There's this spot in my house, right by the front door. Every morning the sun will shine through the screen door and create a pattern of light on the floor, and every morning that spot is the warmest part of the whole house. For the past eighteen years, I have been able to walk downstairs in the morning and see a dog sitting in that spot, basically sunbathing. All of our family dogs have done it. For the past couple years, though, the dog I've seen sunbathing every morning is Duke. Ah, Duke, my favorite four legged furry friend, with big brown eyes and a lazy, yet playful personality. My favorite thing to do is to sit with him in his little sun spot, and usually, he will lay his head on my knee and I'll pet his back, and his fur will be warm from being in the sun for so long. And even though he cannot tell me, I know he loves it.
However, for the past six months, I've been at school, unable to sit with him in his sun spot, unable to play with him, and unable to feed him under the kitchen table (even though I'm not supposed to... sorry mom). For all you dog lovers out there, you know exactly what I am talking about. It might not be the same exact situation as mine, but you know the bond you share with your pet. It's basically a friendship. And in a friendship, you remember the little moments that make your relationship what it is... you also miss your friends when they're not around. That is a reality I know all too well.

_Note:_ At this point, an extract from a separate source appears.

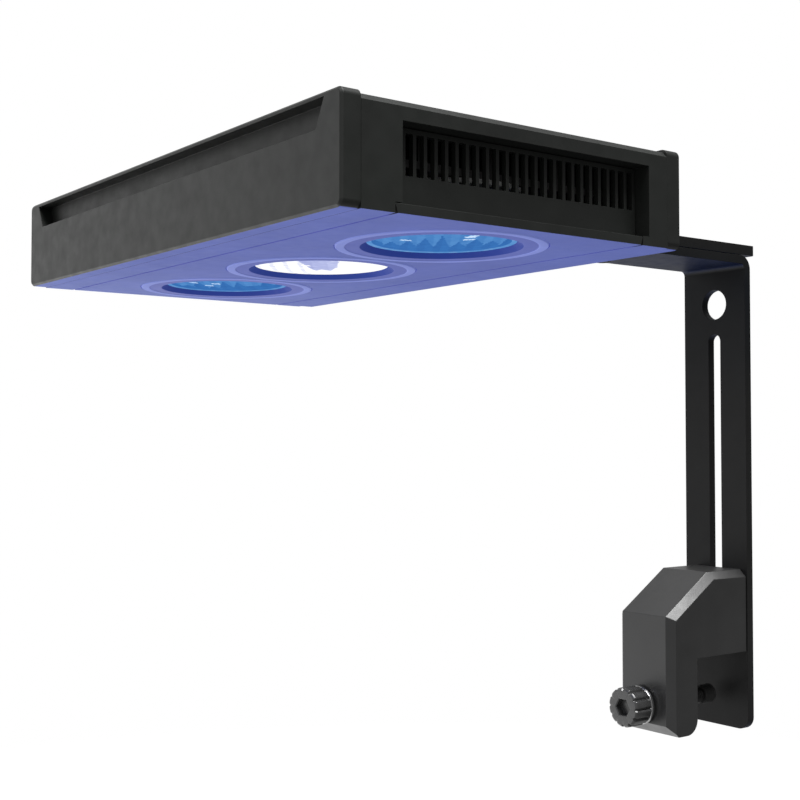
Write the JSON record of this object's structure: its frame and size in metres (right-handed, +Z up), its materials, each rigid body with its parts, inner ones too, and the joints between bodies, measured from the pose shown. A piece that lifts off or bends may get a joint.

At school, there's a pet store where you can sit with a puppy and play with them and pet them and love on them until your twenty minutes is up. I go just about every weekend, and I gush like crazy over those puppies. I want nothing more than for each and every one of them to find loving homes, and when I play with those puppies, all I can think about is my boy, Duke. I think about him sitting at home in his little bed on the steps, without me there to pet him. I love all dogs, but the connection I have with my own dog is unlike any other.
Whenever I leave to go back to school, my family always tells me that he seems sad when I'm gone. Always. It breaks my heart because I hate being away from my Duke, but I know that when I come home, he is always there waiting for me. I cannot wait to walk in the door and see his tail wag crazy with excitement. And even though he cannot tell me, I know he loves me just as much as I love him.